EXERCISE REQUIREMENTS: Reproduce exactly the section that begins at the line containing "Write part 3 of" and ends at the line containing "0.94), (0.08, 1.0))", both lines included; omit all other lines.

THE DATA:

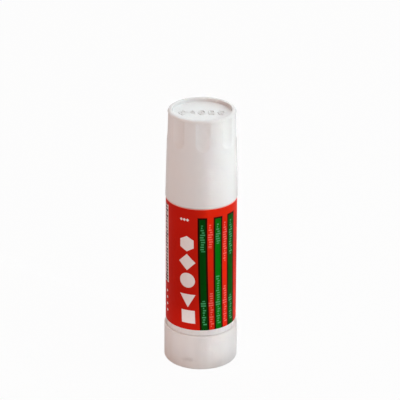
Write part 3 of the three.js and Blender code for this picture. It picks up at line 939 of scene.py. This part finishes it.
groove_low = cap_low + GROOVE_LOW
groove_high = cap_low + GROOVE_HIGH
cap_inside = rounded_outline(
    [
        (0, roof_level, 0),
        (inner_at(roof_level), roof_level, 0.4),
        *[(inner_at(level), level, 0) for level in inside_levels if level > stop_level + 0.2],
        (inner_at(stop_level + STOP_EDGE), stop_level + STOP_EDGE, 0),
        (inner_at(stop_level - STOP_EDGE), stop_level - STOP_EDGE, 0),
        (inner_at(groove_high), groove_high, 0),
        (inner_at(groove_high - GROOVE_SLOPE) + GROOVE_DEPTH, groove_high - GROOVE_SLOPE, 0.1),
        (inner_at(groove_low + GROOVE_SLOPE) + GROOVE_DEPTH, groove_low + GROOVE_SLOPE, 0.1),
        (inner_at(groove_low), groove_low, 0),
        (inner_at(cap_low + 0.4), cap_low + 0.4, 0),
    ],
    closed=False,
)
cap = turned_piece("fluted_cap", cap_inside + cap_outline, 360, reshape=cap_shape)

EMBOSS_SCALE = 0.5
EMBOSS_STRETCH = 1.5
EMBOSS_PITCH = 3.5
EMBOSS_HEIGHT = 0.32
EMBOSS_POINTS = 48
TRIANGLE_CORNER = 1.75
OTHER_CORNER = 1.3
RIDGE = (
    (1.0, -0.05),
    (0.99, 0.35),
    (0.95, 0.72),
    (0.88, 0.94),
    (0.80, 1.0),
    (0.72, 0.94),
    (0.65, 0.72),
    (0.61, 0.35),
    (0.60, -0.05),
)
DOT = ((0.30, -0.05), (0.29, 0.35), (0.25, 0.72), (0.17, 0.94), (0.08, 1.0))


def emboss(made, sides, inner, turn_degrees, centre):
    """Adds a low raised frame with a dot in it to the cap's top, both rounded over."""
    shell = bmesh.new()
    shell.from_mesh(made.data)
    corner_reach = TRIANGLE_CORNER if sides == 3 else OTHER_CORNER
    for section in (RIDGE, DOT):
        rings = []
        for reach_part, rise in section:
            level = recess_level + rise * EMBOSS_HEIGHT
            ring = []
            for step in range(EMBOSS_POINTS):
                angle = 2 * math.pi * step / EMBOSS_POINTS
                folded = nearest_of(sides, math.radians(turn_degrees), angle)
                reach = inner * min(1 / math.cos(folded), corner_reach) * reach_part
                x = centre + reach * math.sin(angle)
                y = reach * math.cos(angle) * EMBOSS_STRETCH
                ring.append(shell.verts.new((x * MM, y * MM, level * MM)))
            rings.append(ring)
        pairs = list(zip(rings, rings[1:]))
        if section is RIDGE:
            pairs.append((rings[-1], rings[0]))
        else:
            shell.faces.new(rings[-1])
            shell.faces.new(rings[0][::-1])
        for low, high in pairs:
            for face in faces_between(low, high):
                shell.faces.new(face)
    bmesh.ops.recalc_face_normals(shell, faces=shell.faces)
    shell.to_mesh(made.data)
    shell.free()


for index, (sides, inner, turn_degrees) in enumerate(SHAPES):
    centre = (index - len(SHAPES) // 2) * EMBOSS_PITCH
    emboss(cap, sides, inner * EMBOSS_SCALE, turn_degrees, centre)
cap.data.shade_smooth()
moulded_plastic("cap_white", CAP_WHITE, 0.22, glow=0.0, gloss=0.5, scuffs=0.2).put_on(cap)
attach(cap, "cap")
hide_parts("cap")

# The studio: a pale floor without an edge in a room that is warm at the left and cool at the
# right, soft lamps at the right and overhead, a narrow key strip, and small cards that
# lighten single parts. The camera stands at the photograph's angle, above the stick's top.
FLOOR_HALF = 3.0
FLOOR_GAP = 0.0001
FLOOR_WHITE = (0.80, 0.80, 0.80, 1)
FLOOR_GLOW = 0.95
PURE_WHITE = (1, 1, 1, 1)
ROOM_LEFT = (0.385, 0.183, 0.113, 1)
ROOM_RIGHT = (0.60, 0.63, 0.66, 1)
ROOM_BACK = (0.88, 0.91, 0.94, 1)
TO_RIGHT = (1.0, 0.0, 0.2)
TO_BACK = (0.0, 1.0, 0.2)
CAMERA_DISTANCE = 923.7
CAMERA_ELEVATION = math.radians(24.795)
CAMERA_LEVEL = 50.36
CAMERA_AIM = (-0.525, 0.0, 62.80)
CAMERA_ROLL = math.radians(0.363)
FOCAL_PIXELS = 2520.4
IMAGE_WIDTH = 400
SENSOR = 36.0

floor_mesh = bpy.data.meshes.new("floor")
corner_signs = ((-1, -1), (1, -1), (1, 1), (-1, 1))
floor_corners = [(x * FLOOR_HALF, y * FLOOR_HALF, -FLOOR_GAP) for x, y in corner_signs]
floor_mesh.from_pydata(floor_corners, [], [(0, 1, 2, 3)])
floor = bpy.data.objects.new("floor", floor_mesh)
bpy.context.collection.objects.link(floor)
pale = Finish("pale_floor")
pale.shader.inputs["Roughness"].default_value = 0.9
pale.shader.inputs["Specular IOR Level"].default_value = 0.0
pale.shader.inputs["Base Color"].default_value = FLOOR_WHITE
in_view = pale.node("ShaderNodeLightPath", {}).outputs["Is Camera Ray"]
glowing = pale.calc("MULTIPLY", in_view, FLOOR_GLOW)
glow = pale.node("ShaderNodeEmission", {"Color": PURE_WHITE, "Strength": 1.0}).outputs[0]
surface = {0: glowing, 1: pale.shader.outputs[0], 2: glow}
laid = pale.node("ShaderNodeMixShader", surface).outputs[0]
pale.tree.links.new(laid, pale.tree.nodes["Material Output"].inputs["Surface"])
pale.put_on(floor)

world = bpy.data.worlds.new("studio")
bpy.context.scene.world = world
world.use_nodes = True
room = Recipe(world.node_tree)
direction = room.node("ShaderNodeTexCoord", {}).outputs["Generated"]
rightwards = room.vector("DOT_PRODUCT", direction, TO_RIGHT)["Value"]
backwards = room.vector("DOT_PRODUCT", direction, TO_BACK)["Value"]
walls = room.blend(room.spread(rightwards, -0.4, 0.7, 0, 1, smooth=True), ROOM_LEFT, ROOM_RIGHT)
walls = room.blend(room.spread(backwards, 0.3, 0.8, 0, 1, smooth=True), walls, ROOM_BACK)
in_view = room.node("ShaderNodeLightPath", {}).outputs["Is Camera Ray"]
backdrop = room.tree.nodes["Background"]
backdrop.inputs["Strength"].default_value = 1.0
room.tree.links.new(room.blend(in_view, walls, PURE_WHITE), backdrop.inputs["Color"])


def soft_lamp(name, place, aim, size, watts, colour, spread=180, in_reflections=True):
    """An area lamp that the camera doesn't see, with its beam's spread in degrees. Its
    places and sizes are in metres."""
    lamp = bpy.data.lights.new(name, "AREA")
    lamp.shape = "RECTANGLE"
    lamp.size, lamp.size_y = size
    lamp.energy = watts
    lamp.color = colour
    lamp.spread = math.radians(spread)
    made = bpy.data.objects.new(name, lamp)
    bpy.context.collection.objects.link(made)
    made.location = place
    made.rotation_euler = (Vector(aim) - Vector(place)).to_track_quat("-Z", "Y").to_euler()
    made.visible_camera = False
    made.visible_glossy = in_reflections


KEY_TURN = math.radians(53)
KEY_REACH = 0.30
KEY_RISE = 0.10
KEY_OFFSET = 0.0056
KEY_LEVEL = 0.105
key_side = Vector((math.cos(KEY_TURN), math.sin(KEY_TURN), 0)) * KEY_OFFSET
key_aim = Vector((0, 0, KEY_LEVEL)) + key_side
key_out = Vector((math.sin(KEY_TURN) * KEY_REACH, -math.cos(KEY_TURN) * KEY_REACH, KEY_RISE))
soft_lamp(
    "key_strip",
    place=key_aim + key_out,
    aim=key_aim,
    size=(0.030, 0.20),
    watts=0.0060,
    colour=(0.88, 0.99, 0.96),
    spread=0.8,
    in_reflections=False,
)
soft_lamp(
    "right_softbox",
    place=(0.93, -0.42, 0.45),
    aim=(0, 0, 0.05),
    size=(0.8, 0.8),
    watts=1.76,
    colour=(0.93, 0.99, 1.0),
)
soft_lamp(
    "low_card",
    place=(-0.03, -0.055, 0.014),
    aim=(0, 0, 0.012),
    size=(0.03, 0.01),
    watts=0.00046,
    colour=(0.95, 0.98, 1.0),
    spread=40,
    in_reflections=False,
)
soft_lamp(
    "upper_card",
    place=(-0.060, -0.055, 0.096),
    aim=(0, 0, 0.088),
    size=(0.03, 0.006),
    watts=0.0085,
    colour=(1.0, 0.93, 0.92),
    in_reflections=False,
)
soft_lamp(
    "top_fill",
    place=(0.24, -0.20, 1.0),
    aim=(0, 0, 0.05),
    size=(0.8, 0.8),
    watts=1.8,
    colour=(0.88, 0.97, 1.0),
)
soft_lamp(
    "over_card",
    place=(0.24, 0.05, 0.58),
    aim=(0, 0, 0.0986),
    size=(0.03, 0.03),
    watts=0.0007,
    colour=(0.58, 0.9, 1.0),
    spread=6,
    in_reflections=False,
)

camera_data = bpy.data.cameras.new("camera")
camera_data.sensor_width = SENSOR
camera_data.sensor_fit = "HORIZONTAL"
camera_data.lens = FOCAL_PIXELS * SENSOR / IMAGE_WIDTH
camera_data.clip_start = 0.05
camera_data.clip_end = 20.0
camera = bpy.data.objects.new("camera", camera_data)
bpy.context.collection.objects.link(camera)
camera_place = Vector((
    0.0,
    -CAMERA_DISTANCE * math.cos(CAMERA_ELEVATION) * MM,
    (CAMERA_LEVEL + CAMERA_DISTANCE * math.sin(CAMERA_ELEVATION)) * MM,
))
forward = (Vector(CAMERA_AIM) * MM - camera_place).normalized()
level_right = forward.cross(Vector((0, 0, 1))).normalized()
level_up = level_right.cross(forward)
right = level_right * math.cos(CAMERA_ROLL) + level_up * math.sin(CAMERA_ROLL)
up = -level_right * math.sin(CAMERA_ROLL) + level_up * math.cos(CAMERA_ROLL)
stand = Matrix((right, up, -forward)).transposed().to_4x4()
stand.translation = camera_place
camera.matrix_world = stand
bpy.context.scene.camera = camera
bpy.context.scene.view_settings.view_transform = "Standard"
* * *
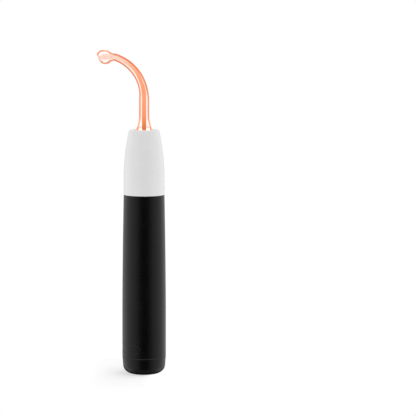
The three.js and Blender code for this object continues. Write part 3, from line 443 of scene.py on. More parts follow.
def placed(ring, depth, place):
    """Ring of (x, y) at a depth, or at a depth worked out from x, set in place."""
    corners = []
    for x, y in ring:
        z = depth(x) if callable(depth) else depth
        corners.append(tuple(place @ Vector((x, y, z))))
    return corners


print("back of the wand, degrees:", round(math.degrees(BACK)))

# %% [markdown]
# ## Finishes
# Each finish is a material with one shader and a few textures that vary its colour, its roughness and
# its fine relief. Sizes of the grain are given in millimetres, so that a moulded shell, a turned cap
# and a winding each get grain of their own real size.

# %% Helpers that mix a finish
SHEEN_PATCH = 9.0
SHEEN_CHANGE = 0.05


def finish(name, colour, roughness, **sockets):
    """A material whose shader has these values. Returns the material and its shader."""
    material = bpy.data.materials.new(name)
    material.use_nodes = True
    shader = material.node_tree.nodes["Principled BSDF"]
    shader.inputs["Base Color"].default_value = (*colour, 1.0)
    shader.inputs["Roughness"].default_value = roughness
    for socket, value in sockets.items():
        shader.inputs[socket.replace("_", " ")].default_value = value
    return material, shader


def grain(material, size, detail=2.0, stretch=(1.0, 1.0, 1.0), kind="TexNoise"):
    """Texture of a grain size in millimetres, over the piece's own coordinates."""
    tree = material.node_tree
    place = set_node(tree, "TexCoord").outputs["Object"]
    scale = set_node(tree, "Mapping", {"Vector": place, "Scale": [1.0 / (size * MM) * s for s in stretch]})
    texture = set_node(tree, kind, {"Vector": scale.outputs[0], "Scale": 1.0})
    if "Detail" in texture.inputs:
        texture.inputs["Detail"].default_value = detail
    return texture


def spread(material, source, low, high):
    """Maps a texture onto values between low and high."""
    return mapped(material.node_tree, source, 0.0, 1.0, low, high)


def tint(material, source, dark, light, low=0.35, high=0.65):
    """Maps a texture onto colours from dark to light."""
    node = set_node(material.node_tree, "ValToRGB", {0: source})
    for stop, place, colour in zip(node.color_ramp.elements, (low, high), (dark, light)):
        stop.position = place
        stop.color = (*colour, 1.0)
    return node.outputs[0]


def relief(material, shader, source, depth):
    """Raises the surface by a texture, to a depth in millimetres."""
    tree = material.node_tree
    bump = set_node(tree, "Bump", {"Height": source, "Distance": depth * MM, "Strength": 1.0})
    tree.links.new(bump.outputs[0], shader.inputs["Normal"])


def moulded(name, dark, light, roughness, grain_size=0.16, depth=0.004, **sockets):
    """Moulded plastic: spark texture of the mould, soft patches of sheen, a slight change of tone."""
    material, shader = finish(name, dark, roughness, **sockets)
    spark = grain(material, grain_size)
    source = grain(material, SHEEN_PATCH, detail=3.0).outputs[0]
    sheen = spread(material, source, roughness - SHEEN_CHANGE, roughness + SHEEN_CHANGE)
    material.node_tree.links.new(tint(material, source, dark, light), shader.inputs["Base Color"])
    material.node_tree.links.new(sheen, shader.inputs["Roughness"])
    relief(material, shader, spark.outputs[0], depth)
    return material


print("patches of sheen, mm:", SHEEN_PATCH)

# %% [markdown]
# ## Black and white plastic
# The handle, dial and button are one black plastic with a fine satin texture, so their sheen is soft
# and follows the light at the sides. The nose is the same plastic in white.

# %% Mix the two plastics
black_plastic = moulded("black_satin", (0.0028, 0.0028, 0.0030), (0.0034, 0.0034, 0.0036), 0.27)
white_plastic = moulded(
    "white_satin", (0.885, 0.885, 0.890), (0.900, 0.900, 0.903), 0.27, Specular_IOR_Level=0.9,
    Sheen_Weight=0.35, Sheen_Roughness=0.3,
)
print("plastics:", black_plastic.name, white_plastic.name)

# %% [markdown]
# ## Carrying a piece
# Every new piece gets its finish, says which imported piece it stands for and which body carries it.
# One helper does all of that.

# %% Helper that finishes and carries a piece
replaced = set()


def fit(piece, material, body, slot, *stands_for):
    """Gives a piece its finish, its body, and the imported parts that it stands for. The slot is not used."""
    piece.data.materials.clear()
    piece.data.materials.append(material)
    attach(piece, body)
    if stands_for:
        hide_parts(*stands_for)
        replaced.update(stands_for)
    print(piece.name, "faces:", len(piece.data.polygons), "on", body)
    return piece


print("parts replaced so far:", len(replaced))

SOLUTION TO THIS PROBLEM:
Write part 3 of the three.js and Blender code for this picture. It picks up at line 939 of scene.py. This part finishes it.
groove_low = cap_low + GROOVE_LOW
groove_high = cap_low + GROOVE_HIGH
cap_inside = rounded_outline(
    [
        (0, roof_level, 0),
        (inner_at(roof_level), roof_level, 0.4),
        *[(inner_at(level), level, 0) for level in inside_levels if level > stop_level + 0.2],
        (inner_at(stop_level + STOP_EDGE), stop_level + STOP_EDGE, 0),
        (inner_at(stop_level - STOP_EDGE), stop_level - STOP_EDGE, 0),
        (inner_at(groove_high), groove_high, 0),
        (inner_at(groove_high - GROOVE_SLOPE) + GROOVE_DEPTH, groove_high - GROOVE_SLOPE, 0.1),
        (inner_at(groove_low + GROOVE_SLOPE) + GROOVE_DEPTH, groove_low + GROOVE_SLOPE, 0.1),
        (inner_at(groove_low), groove_low, 0),
        (inner_at(cap_low + 0.4), cap_low + 0.4, 0),
    ],
    closed=False,
)
cap = turned_piece("fluted_cap", cap_inside + cap_outline, 360, reshape=cap_shape)

EMBOSS_SCALE = 0.5
EMBOSS_STRETCH = 1.5
EMBOSS_PITCH = 3.5
EMBOSS_HEIGHT = 0.32
EMBOSS_POINTS = 48
TRIANGLE_CORNER = 1.75
OTHER_CORNER = 1.3
RIDGE = (
    (1.0, -0.05),
    (0.99, 0.35),
    (0.95, 0.72),
    (0.88, 0.94),
    (0.80, 1.0),
    (0.72, 0.94),
    (0.65, 0.72),
    (0.61, 0.35),
    (0.60, -0.05),
)
DOT = ((0.30, -0.05), (0.29, 0.35), (0.25, 0.72), (0.17, 0.94), (0.08, 1.0))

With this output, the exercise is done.